[Data provided]:
________________________________________

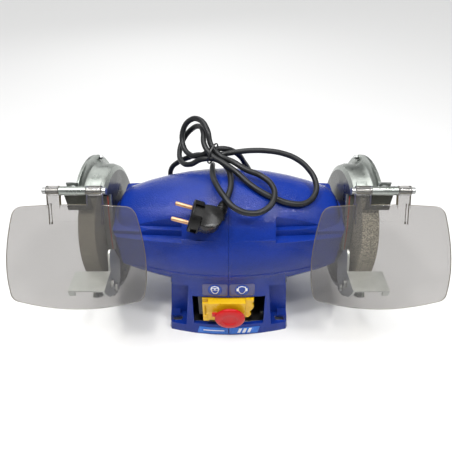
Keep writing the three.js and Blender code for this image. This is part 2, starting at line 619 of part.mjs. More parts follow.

________________________________________

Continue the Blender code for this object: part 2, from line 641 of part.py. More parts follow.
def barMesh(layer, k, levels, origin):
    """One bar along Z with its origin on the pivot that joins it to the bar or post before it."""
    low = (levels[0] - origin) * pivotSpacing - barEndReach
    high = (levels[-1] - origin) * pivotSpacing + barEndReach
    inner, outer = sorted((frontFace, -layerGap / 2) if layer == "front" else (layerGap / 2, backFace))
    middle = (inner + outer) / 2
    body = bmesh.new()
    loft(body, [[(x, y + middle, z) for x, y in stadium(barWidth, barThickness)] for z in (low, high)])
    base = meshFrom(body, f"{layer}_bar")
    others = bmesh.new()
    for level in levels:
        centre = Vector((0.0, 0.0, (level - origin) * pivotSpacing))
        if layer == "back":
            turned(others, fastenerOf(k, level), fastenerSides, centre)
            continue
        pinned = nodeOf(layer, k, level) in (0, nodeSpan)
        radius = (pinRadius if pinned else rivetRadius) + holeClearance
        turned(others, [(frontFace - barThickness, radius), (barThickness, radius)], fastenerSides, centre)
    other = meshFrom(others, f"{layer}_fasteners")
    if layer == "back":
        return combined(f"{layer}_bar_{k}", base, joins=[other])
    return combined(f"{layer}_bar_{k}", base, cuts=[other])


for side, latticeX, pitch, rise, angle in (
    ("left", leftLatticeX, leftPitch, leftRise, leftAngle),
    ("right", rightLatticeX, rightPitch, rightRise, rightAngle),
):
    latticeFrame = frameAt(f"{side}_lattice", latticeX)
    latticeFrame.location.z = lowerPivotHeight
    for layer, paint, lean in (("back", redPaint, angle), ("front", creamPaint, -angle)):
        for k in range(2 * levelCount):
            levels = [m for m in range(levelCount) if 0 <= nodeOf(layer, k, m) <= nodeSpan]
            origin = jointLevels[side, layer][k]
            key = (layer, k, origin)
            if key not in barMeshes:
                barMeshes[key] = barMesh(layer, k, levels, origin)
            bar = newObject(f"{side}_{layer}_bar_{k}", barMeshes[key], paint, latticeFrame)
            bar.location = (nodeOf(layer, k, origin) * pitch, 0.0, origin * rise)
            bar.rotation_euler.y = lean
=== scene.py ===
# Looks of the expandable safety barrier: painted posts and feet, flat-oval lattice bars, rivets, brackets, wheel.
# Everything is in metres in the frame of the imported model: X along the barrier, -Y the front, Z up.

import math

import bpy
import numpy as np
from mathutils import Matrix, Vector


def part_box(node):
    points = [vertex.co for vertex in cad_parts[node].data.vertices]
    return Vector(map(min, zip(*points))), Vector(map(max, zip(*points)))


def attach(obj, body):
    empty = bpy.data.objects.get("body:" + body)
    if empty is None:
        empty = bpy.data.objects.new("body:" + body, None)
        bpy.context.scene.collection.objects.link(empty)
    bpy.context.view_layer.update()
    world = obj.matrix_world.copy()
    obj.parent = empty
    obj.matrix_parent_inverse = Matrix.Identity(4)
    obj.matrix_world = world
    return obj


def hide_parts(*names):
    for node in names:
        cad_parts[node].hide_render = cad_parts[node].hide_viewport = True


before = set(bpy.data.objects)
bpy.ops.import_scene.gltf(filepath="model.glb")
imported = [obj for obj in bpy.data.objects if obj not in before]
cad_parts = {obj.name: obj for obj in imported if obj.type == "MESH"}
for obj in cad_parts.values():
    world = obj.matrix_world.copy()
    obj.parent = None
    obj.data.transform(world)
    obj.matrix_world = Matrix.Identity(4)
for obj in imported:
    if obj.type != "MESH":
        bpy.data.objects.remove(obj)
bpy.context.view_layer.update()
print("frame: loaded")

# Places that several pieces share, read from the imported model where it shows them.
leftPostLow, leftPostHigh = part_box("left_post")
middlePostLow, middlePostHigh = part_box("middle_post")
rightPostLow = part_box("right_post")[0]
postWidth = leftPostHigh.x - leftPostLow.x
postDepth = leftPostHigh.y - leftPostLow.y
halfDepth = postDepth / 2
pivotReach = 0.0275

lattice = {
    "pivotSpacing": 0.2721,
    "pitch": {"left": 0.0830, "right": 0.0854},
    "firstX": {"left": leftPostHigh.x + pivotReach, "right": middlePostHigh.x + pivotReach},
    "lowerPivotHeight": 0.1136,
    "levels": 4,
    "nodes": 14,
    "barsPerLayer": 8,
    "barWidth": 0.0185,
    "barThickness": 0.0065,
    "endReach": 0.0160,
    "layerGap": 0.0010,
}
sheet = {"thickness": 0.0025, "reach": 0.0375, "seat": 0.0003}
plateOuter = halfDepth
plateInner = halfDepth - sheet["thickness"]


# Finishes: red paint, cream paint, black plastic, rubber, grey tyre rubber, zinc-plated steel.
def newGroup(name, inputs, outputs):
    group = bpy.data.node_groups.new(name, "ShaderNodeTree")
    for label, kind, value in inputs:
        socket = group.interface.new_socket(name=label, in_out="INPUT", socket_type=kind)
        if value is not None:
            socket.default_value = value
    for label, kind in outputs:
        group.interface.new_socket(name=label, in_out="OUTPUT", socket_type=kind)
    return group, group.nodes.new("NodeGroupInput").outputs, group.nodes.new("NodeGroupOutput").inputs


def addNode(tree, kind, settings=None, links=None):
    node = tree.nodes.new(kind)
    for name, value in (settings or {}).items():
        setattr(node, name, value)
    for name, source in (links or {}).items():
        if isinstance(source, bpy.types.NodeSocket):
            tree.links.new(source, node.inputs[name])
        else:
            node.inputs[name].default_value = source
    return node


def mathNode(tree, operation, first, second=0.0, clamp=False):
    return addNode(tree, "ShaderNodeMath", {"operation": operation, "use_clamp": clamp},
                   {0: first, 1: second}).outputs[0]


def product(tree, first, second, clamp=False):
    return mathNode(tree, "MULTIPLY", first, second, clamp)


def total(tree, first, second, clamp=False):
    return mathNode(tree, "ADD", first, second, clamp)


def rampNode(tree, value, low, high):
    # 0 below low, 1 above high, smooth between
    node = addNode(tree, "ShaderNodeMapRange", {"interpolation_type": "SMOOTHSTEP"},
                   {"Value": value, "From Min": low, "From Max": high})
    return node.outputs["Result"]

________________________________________

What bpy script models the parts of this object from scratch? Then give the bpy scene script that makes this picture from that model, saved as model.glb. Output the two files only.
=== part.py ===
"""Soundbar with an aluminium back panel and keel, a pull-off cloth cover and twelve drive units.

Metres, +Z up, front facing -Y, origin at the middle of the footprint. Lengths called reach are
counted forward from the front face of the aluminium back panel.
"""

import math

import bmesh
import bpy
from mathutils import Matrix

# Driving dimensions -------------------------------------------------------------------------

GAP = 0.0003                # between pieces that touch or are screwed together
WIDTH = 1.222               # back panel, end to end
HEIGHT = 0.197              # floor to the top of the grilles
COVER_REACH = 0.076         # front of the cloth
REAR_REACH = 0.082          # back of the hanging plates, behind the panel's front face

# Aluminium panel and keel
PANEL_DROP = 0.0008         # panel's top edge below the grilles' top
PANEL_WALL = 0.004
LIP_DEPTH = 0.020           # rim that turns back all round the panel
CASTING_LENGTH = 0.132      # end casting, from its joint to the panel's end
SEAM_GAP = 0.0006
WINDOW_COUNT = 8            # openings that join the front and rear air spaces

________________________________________

[Work to be completed]: Write down exactly the span of lines above from the one containing "for side, latticeX, pitch, rise, angle" to the one containing "obj.parent = None", both ends included.

[Exercise result]:
for side, latticeX, pitch, rise, angle in (
    ("left", leftLatticeX, leftPitch, leftRise, leftAngle),
    ("right", rightLatticeX, rightPitch, rightRise, rightAngle),
):
    latticeFrame = frameAt(f"{side}_lattice", latticeX)
    latticeFrame.location.z = lowerPivotHeight
    for layer, paint, lean in (("back", redPaint, angle), ("front", creamPaint, -angle)):
        for k in range(2 * levelCount):
            levels = [m for m in range(levelCount) if 0 <= nodeOf(layer, k, m) <= nodeSpan]
            origin = jointLevels[side, layer][k]
            key = (layer, k, origin)
            if key not in barMeshes:
                barMeshes[key] = barMesh(layer, k, levels, origin)
            bar = newObject(f"{side}_{layer}_bar_{k}", barMeshes[key], paint, latticeFrame)
            bar.location = (nodeOf(layer, k, origin) * pitch, 0.0, origin * rise)
            bar.rotation_euler.y = lean
=== scene.py ===
# Looks of the expandable safety barrier: painted posts and feet, flat-oval lattice bars, rivets, brackets, wheel.
# Everything is in metres in the frame of the imported model: X along the barrier, -Y the front, Z up.

import math

import bpy
import numpy as np
from mathutils import Matrix, Vector


def part_box(node):
    points = [vertex.co for vertex in cad_parts[node].data.vertices]
    return Vector(map(min, zip(*points))), Vector(map(max, zip(*points)))


def attach(obj, body):
    empty = bpy.data.objects.get("body:" + body)
    if empty is None:
        empty = bpy.data.objects.new("body:" + body, None)
        bpy.context.scene.collection.objects.link(empty)
    bpy.context.view_layer.update()
    world = obj.matrix_world.copy()
    obj.parent = empty
    obj.matrix_parent_inverse = Matrix.Identity(4)
    obj.matrix_world = world
    return obj


def hide_parts(*names):
    for node in names:
        cad_parts[node].hide_render = cad_parts[node].hide_viewport = True


before = set(bpy.data.objects)
bpy.ops.import_scene.gltf(filepath="model.glb")
imported = [obj for obj in bpy.data.objects if obj not in before]
cad_parts = {obj.name: obj for obj in imported if obj.type == "MESH"}
for obj in cad_parts.values():
    world = obj.matrix_world.copy()
    obj.parent = None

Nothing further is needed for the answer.